--- start of Dataset records ---
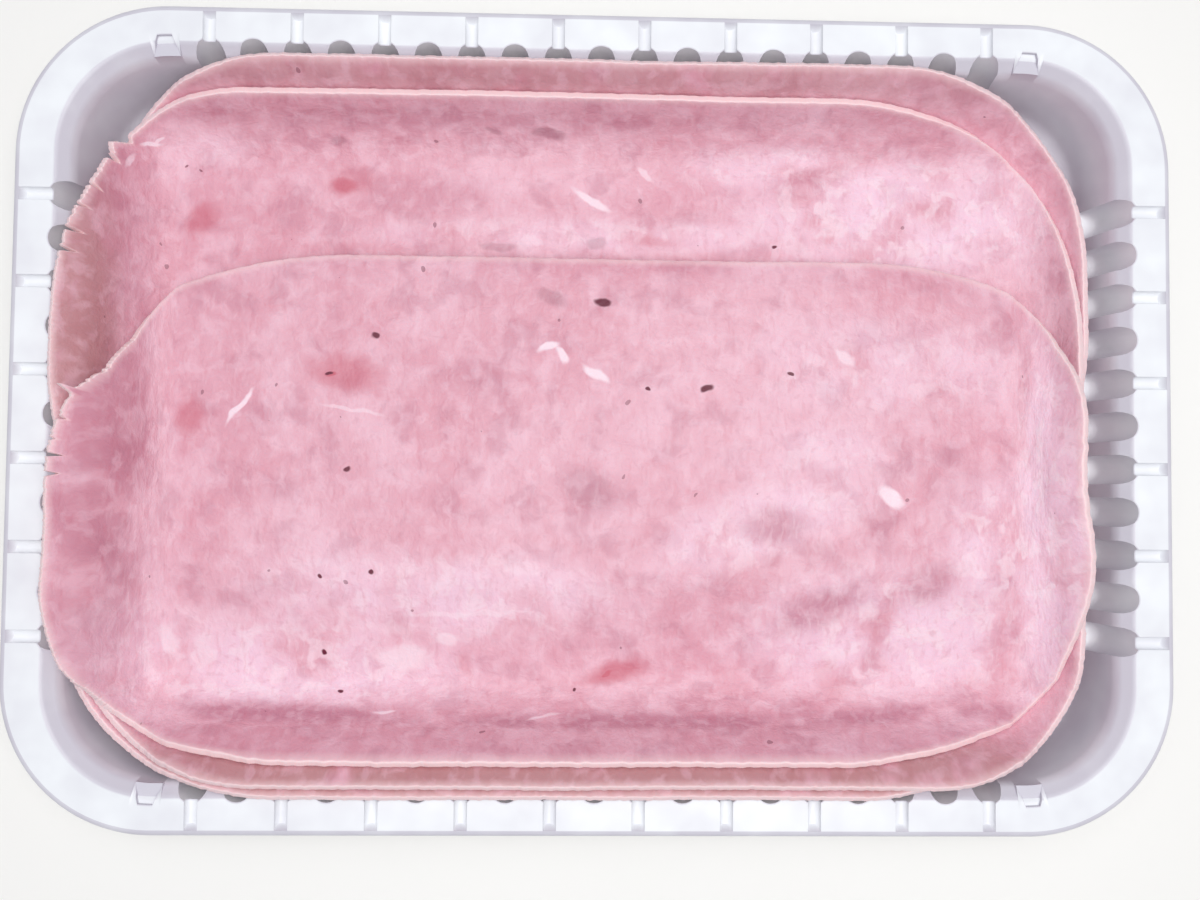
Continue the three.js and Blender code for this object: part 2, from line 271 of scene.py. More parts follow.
@dataclass(frozen=True)
class ThermoformedPolypropylene:
    """Polypropylene sheet, vacuum formed: satin white.

    The plug and the mould leave a soft unevenness. The colour `drawn` is painted shade, which greys
    the floor, the walls, the sloping band and the rim's edge as far as the attribute `drawn` says.
    """

    white: str = "f5f8fb"
    # Colour of the painted shade on the floor, walls, sloping band and rim's edge.
    drawn: str = "d3d0da"
    roughness: float = 0.33
    ior: float = 1.49
    uneven: float = 0.35
    uneven_mm: float = 9.0
    uneven_deep_mm: float = 0.4
    grain_mm: float = 0.9
    grain_deep_mm: float = 0.1

    def material(self) -> bpy.types.Material:
        """Builds the material."""
        made, tree = empty_material("tray_polypropylene")
        place = add(tree, "TexCoord").outputs["Object"]
        # The share of painted shade at each point, read from the mesh's attribute `drawn`.
        drawn = add(tree, "Attribute", attribute_name="drawn").outputs["Fac"]
        cloud = add(tree, "TexNoise", {"Vector": place, "Scale": per(self.uneven_mm), "Detail": 2.0})
        patches = {"Value": cloud.outputs["Fac"], "From Min": 0.3, "From Max": 0.7, "To Max": self.uneven}
        shade = add(tree, "MapRange", patches)
        # Painted shade and the random unevenness together, mixed from white towards the shade colour.
        share = add(tree, "Math", {0: drawn, 1: shade.outputs[0]}, operation="ADD", use_clamp=True)
        tones = {0: share.outputs[0], 6: linear(self.white), 7: linear(self.drawn)}
        colour = add(tree, "Mix", tones, data_type="RGBA")
        grain = add(tree, "TexNoise", {"Vector": place, "Scale": per(self.grain_mm), "Detail": 3.0})
        gloss = {"To Min": self.roughness - 0.05, "To Max": self.roughness + 0.07}
        satin = add(tree, "MapRange", {"Value": grain.outputs["Fac"], **gloss})
        swells = {"Strength": 0.25, "Distance": self.uneven_deep_mm * MM, "Height": cloud.outputs["Fac"]}
        soft = add(tree, "Bump", swells)
        grains = {"Strength": 0.08, "Distance": self.grain_deep_mm * MM, "Height": grain.outputs["Fac"]}
        fine = add(tree, "Bump", {**grains, "Normal": soft.outputs[0]})
        shader = add(
            tree,
            "BsdfPrincipled",
            {
                "Base Color": colour.outputs[2],
                "Roughness": satin.outputs[0],
                "IOR": self.ior,
                "Normal": fine.outputs[0],
            },
        )
        add(tree, "OutputMaterial", {"Surface": shader.outputs[0]})
        return made


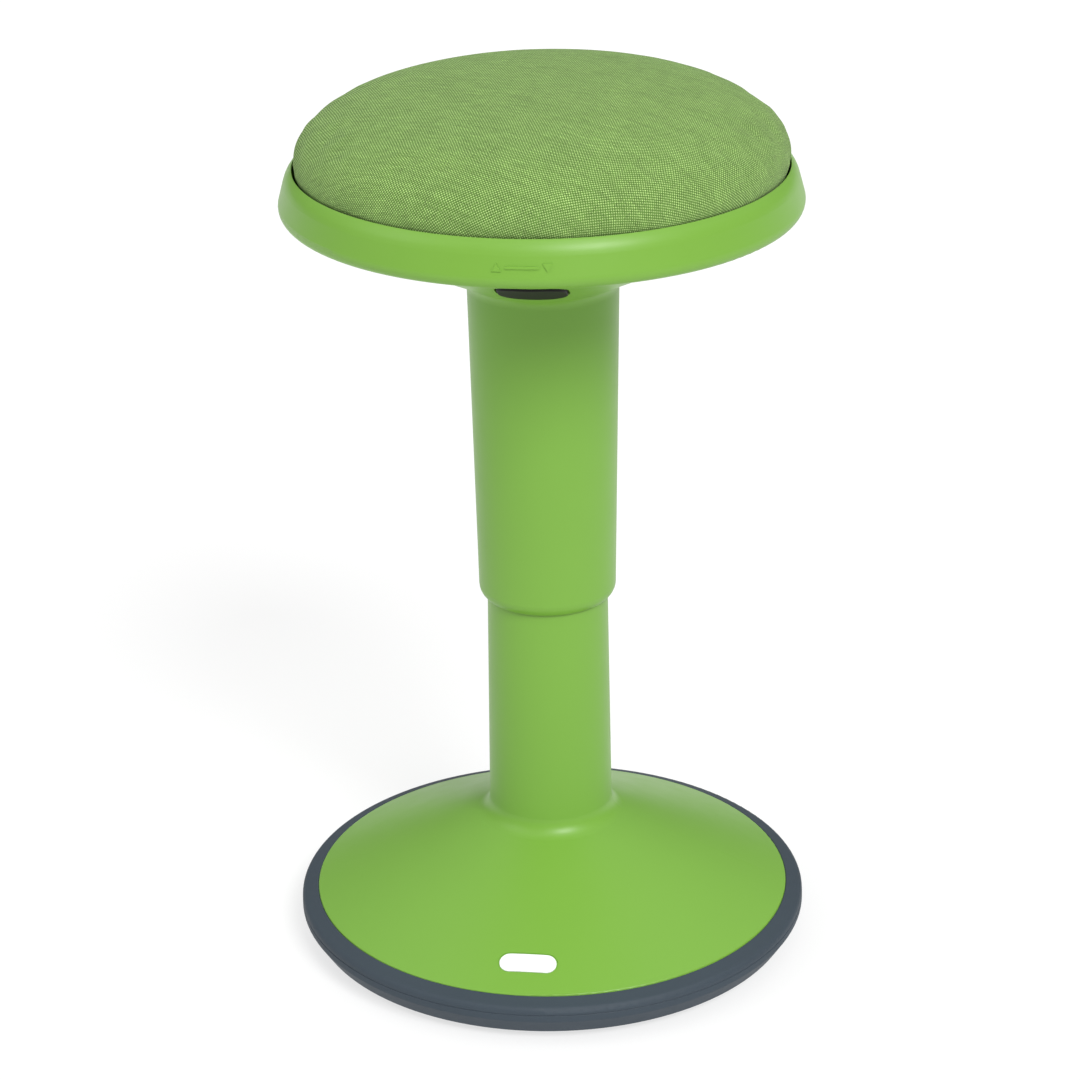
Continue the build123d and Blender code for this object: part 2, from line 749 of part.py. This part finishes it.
button_screw_ys = [-79.0, -94.0]
lever_normal = (0, sin(atan(flare_slope)), cos(atan(flare_slope)))
screw_planes = [
    Plane(origin=(0, y, flare_height(-y) + lever_lift), x_dir=(1, 0, 0), z_dir=lever_normal)
    for y in button_screw_ys
]
with BuildPart() as button_screws:
    for plane in screw_planes:
        with BuildSketch(plane.offset(lever_thick / 2)):
            Circle(2.9)
        extrude(amount=1.6)
        with BuildSketch(plane.offset(lever_thick / 2)):
            Circle(1.5)
        extrude(amount=-lever_thick - 4)
write(button_screws, "button_screws")

with BuildPart() as release_lever:
    add(lever_blank.part)
    add(button_screws.part, mode=Mode.SUBTRACT)
write(release_lever, "release_lever")

with BuildPart() as button_face:
    revolve(
        sloped_band(flare_height, -button_proud, button_back, button_inner_r, button_outer_r),
        axis=Axis.Z,
    )
    with BuildSketch(Plane.XY.offset(sleeve_low_z)):
        with Locations((0, button_y)):
            RectangleRounded(*button_size, button_corner)
    extrude(amount=board_z - sleeve_low_z, mode=Mode.INTERSECT)
    fillet(button_face.edges().group_by(Axis.Z)[0], 0.8)

with BuildPart() as lift_button:
    revolve(
        sloped_band(flare_height, pan_slope_up + 0.4, button_back, button_inner_r, button_outer_r),
        axis=Axis.Z,
    )
    with BuildSketch(Plane.XY.offset(sleeve_low_z)):
        with Locations((0, button_y)):
            RectangleRounded(
                button_size[0] + 2 * (button_gap + button_flange),
                button_size[1] + 2 * (button_gap + button_flange),
                button_corner + button_gap + button_flange,
            )
    extrude(amount=board_z - sleeve_low_z, mode=Mode.INTERSECT)
    add(button_face.part)
    add(button_screws.part, mode=Mode.SUBTRACT)
write(lift_button, "lift_button")

# ---- cushion -----------------------------------------------------------------------------
board_top_z = board_z + board_thick
nut_flange = 1.2
nut_barrel_r = 4.2
with BuildPart() as cushion_board:
    revolve(
        section(
            [(0, board_z, 0), (board_r, board_z, 1.5), (board_r, board_top_z, 3), (0, board_top_z, 0)]
        ),
        axis=Axis.Z,
    )
    with BuildSketch(Plane.XY.offset(board_z)):
        with PolarLocations(cushion_screw_r, **quarter_turns):
            Circle(nut_barrel_r)
    extrude(amount=board_thick, mode=Mode.SUBTRACT)
    with BuildSketch(Plane.XY.offset(board_top_z)):
        with PolarLocations(cushion_screw_r, **quarter_turns):
            Circle(9)
    extrude(amount=-nut_flange, mode=Mode.SUBTRACT)
write(cushion_board, "cushion_board")

with BuildPart() as board_nuts:
    with BuildSketch(Plane.XY.offset(board_top_z)):
        with PolarLocations(cushion_screw_r, **quarter_turns):
            Circle(9)
            Circle(cushion_screw_core_r, mode=Mode.SUBTRACT)
    extrude(amount=-nut_flange)
    with BuildSketch(Plane.XY.offset(board_z + 1)):
        with PolarLocations(cushion_screw_r, **quarter_turns):
            Circle(nut_barrel_r)
            Circle(cushion_screw_core_r, mode=Mode.SUBTRACT)
    extrude(amount=board_thick - 1)
write(board_nuts, "board_nuts")

with BuildPart() as cushion_screws:
    with BuildSketch(Plane.XY.offset(cushion_head_z)):
        with PolarLocations(cushion_screw_r, **quarter_turns):
            Circle(5.2)
            RegularPolygon(2.9, 6, mode=Mode.SUBTRACT)
    extrude(amount=-3.8)
    with BuildSketch(Plane.XY.offset(cushion_head_z)):
        with PolarLocations(cushion_screw_r, **quarter_turns):
            Circle(cushion_screw_core_r)
    extrude(amount=board_top_z - 1.5 - cushion_head_z)
write(cushion_screws, "cushion_screws")


def crown(inset, steps=10):
    """Points of the cushion's crown, from the axis out to its widest circle."""
    side_r = cushion_r - inset
    height = cushion_top_z - inset - cushion_side_z
    turns = [pi / 2 * k / steps for k in range(steps + 1)]
    bend = 2 / crown_power
    return [(side_r * sin(t) ** bend, cushion_side_z + height * abs(cos(t)) ** bend) for t in turns]


with BuildPart() as cushion_foam:
    with BuildSketch(Plane.XZ):
        with BuildLine():
            points = crown(cover_thick)
            top = Spline(*points, tangents=[(1, 0), (0, -1)])
            Polyline(top @ 1, (points[-1][0], board_top_z), (0, board_top_z), top @ 0)
        make_face()
    revolve(axis=Axis.Z)
write(cushion_foam, "cushion_foam")

with BuildPart() as cushion_cover:
    with BuildSketch(Plane.XZ):
        with BuildLine():
            outside = Spline(*crown(0), tangents=[(1, 0), (0, -1)])
            inside = Spline(*crown(cover_thick), tangents=[(1, 0), (0, -1)])
            hem_z = board_z - cover_thick
            Polyline(outside @ 1, (cushion_r, hem_z), (hem_r, hem_z), (hem_r, board_z))
            Polyline((hem_r, board_z), (cushion_r - cover_thick, board_z), inside @ 1)
            Line(outside @ 0, inside @ 0)
        make_face()
    revolve(axis=Axis.Z)
write(cushion_cover, "cushion_cover")

staple_crown = (1.0, 10.0, 0.7)
staple_leg = 6.0
with BuildPart() as cover_staples:
    hem_z = board_z - cover_thick
    with BuildSketch(Plane.XY.offset(hem_z)):
        with PolarLocations(staple_r, 24, start_angle=7.5):
            Rectangle(staple_crown[0], staple_crown[1])
    extrude(amount=-staple_crown[2])
    with BuildSketch(Plane.XY.offset(hem_z)):
        with PolarLocations(staple_r, 24, start_angle=7.5):
            with Locations((0, 4.5), (0, -4.5)):
                Rectangle(staple_crown[0], 1)
    extrude(amount=staple_leg)
write(cover_staples, "cover_staples")
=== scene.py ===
import json
import math

import bmesh
import bpy
from mathutils import Matrix, Vector


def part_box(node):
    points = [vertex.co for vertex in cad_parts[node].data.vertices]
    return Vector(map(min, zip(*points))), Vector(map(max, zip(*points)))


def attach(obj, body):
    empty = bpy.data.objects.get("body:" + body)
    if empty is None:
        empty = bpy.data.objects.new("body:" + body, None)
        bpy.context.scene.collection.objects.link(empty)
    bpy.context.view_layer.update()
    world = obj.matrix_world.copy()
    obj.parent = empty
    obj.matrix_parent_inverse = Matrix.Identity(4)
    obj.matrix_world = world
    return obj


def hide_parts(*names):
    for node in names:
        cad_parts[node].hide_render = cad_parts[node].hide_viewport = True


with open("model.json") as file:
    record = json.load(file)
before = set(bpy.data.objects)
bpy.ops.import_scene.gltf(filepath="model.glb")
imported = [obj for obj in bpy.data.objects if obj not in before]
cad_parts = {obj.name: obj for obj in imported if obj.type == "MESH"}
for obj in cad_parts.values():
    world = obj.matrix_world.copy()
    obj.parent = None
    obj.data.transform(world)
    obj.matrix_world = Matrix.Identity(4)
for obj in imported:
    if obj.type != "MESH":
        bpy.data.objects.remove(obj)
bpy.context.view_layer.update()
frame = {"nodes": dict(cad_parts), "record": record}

# Height-adjustable wobble stool. Metres, +Z up, front towards -Y, origin on the floor.

MM = 0.001
CLOTH_UV = "cloth"
CROWN_POWER = 2.3  # 2 is an ellipse, more is squarer


# ---- camera ------------------------------------------------------------------------------
def make_camera():
    """The viewpoint: a long lens, above the seat and a little to the right, rolled slightly."""
    azimuth = math.radians(4.3)  # from the front towards +X
    pitch = math.radians(-23.3)
    yaw = -0.0023
    roll = -0.0163
    distance, height = 1.9812, 1.1329
    across = Matrix.Rotation(azimuth - yaw, 3, "Z")
    right = across @ Vector((1, 0, 0))
    forward = across @ Vector((0, math.cos(pitch), math.sin(pitch)))
    up = right.cross(forward)
    image_right = math.cos(roll) * right + math.sin(roll) * up
    image_up = -math.sin(roll) * right + math.cos(roll) * up
    camera = bpy.data.objects.new("camera", bpy.data.cameras.new("camera"))
    bpy.context.scene.collection.objects.link(camera)
    turn = Matrix((image_right, image_up, -forward)).transposed()
    place = Vector((distance * math.sin(azimuth), -distance * math.cos(azimuth), height))
    camera.matrix_world = Matrix.Translation(place) @ turn.to_4x4()
    camera.data.lens = 110
    camera.data.sensor_width = 36
    bpy.context.scene.camera = camera


make_camera()


# ---- node helpers ------------------------------------------------------------------------
class Shader:
    """One procedural material under construction."""

    def __init__(self, name):
        self.material = bpy.data.materials.new(name)
        self.material.use_nodes = True
        self.tree = self.material.node_tree
        self.surface = self.tree.nodes["Principled BSDF"]

    def node(self, kind, settings=None, **inputs):
        made = self.tree.nodes.new("ShaderNode" + kind)
        for key, value in (settings or {}).items():
            setattr(made, key, value)
        for key, value in inputs.items():
            self.feed(made, key.replace("_", " "), value)
        return made

    def feed(self, made, key, value):
        socket = made.inputs[int(key) if key.isdigit() else key]
        if isinstance(value, bpy.types.NodeSocket):
            self.tree.links.new(value, socket)
        else:
            socket.default_value = value

    def math(self, operation, first, second=0.0):
        made = self.node("Math", {"operation": operation})
        self.feed(made, "0", first)
        self.feed(made, "1", second)
        return made.outputs[0]

    def place(self):
        return self.node("TexCoord").outputs["Object"]

    def speckle(self, scale, detail=2.0, roughness=0.5, vector=None):
        made = self.node("TexNoise", Scale=scale, Detail=detail, Roughness=roughness)
        self.feed(made, "Vector", vector or self.place())
        return made.outputs["Fac"]

    def span(self, value, low, high, start=0.0, end=1.0):
        """Map a value that runs from start to end onto low to high."""
        made = self.node("MapRange", Value=value, From_Min=start, From_Max=end, To_Min=low, To_Max=high)
        return made.outputs[0]

    def tint(self, factor, dark, light):
        made = self.node("Mix", {"data_type": "RGBA"})
        self.tree.links.new(factor, made.inputs[0])
        made.inputs[6].default_value = (*dark, 1)
        made.inputs[7].default_value = (*light, 1)
        return made.outputs[2]

    def bump(self, height, distance, strength=1.0):
        made = self.node("Bump", Strength=strength, Distance=distance, Height=height)
        return made.outputs["Normal"]

    def finish(self, **inputs):
        for key, value in inputs.items():
            self.feed(self.surface, key.replace("_", " "), value)
        return self.material


def shade(colour, factor):
    return tuple(min(1.0, c * factor) for c in colour)


def moulded_plastic(name, colour, roughness, depth=0.01 * MM, clouding=0.03, ior=1.43):
    """Injection-moulded plastic with a fine spark-eroded grain."""
    grain = 0.35 * MM
    s = Shader(name)
    cloud = s.speckle(9, 3)
    fine = s.speckle(1 / grain, 3, 0.6)
    flow = s.speckle(60, 2)
    return s.finish(
        Base_Color=s.tint(cloud, shade(colour, 1 - clouding), shade(colour, 1 + clouding)),
        Roughness=s.span(flow, roughness - 0.04, roughness + 0.04),
        Normal=s.bump(fine, depth),
        IOR=ior,
    )


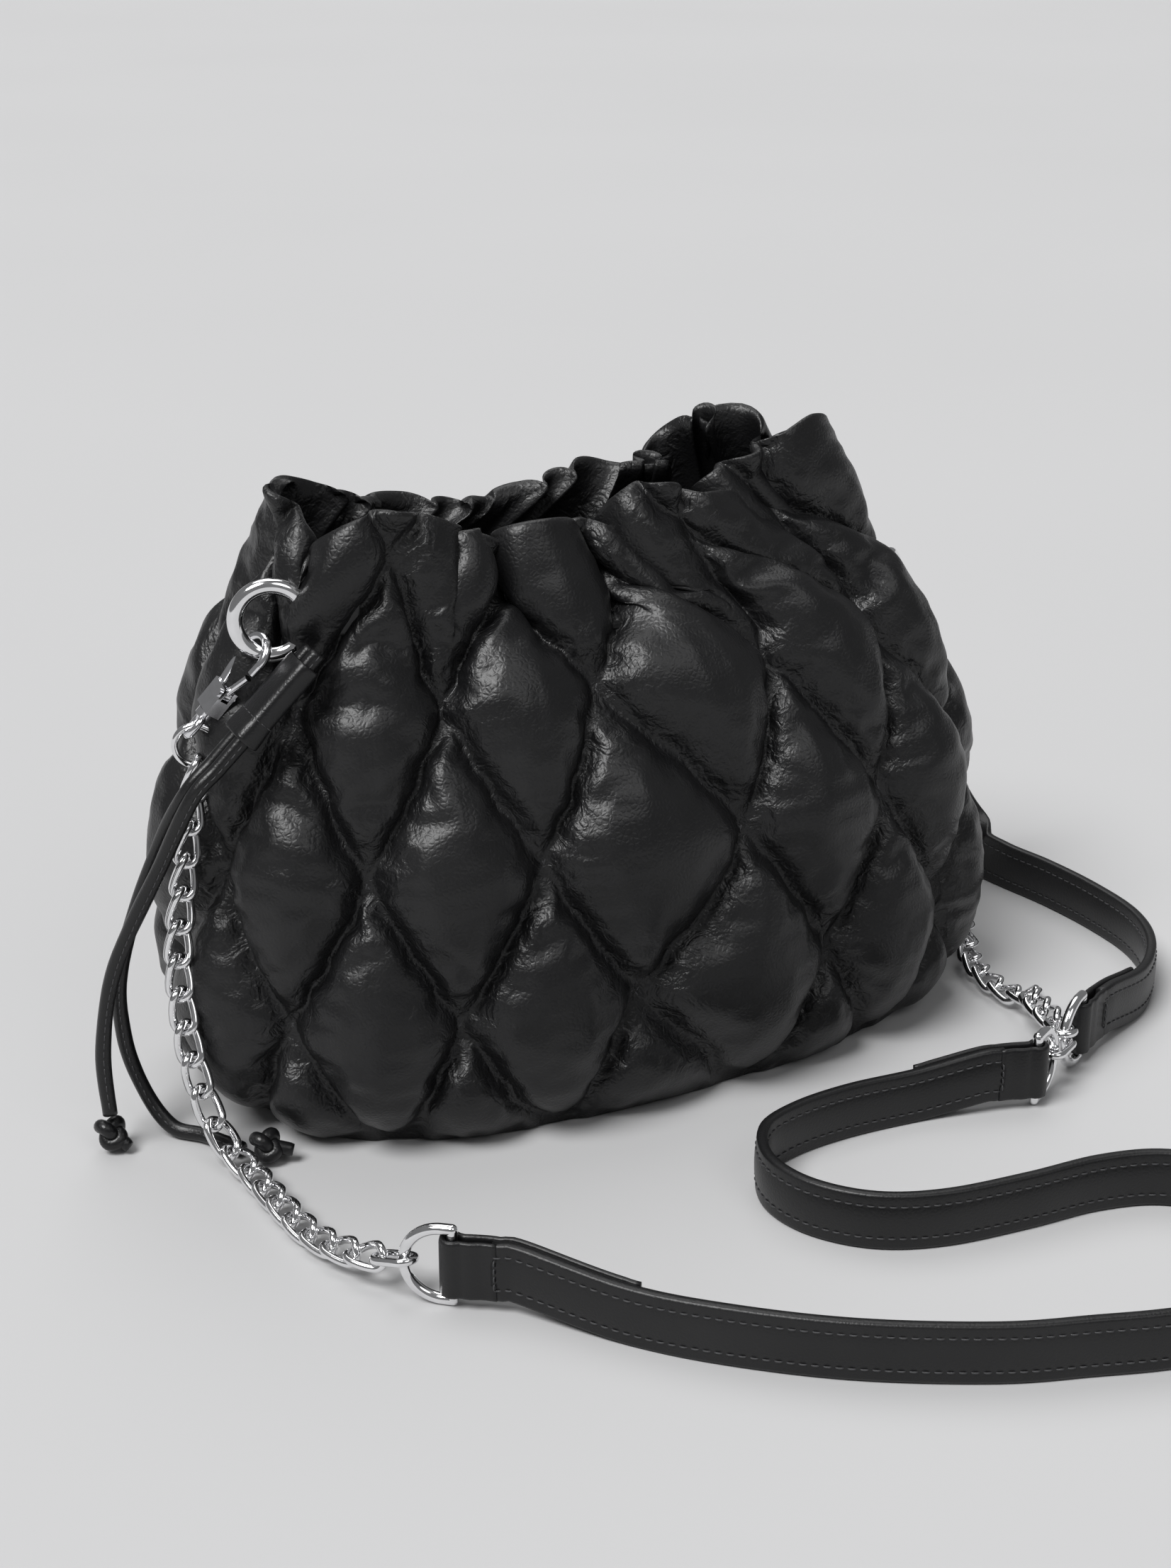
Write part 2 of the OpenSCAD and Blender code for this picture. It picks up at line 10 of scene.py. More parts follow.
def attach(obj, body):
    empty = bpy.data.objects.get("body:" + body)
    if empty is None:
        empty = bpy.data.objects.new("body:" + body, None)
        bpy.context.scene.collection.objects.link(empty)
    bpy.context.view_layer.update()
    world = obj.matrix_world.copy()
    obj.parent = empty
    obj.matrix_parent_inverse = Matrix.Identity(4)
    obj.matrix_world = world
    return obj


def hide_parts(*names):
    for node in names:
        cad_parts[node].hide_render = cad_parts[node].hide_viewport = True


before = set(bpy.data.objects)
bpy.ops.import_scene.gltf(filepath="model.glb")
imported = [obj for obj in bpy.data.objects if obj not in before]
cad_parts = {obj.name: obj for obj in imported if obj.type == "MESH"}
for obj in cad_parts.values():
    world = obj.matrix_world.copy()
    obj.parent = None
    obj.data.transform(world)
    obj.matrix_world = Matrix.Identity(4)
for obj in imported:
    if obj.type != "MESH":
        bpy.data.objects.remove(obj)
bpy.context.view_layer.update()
--- end of Dataset records ---
Exercise directions
The lines above from the one containing "staple_crown = (1.0, 10.0, 0.7)" through the one containing "# Height-adjustable wobble" are to be set down exactly, and no others.

Task response
staple_crown = (1.0, 10.0, 0.7)
staple_leg = 6.0
with BuildPart() as cover_staples:
    hem_z = board_z - cover_thick
    with BuildSketch(Plane.XY.offset(hem_z)):
        with PolarLocations(staple_r, 24, start_angle=7.5):
            Rectangle(staple_crown[0], staple_crown[1])
    extrude(amount=-staple_crown[2])
    with BuildSketch(Plane.XY.offset(hem_z)):
        with PolarLocations(staple_r, 24, start_angle=7.5):
            with Locations((0, 4.5), (0, -4.5)):
                Rectangle(staple_crown[0], 1)
    extrude(amount=staple_leg)
write(cover_staples, "cover_staples")
=== scene.py ===
import json
import math

import bmesh
import bpy
from mathutils import Matrix, Vector


def part_box(node):
    points = [vertex.co for vertex in cad_parts[node].data.vertices]
    return Vector(map(min, zip(*points))), Vector(map(max, zip(*points)))


def attach(obj, body):
    empty = bpy.data.objects.get("body:" + body)
    if empty is None:
        empty = bpy.data.objects.new("body:" + body, None)
        bpy.context.scene.collection.objects.link(empty)
    bpy.context.view_layer.update()
    world = obj.matrix_world.copy()
    obj.parent = empty
    obj.matrix_parent_inverse = Matrix.Identity(4)
    obj.matrix_world = world
    return obj


def hide_parts(*names):
    for node in names:
        cad_parts[node].hide_render = cad_parts[node].hide_viewport = True


with open("model.json") as file:
    record = json.load(file)
before = set(bpy.data.objects)
bpy.ops.import_scene.gltf(filepath="model.glb")
imported = [obj for obj in bpy.data.objects if obj not in before]
cad_parts = {obj.name: obj for obj in imported if obj.type == "MESH"}
for obj in cad_parts.values():
    world = obj.matrix_world.copy()
    obj.parent = None
    obj.data.transform(world)
    obj.matrix_world = Matrix.Identity(4)
for obj in imported:
    if obj.type != "MESH":
        bpy.data.objects.remove(obj)
bpy.context.view_layer.update()
frame = {"nodes": dict(cad_parts), "record": record}

# Height-adjustable wobble stool. Metres, +Z up, front towards -Y, origin on the floor.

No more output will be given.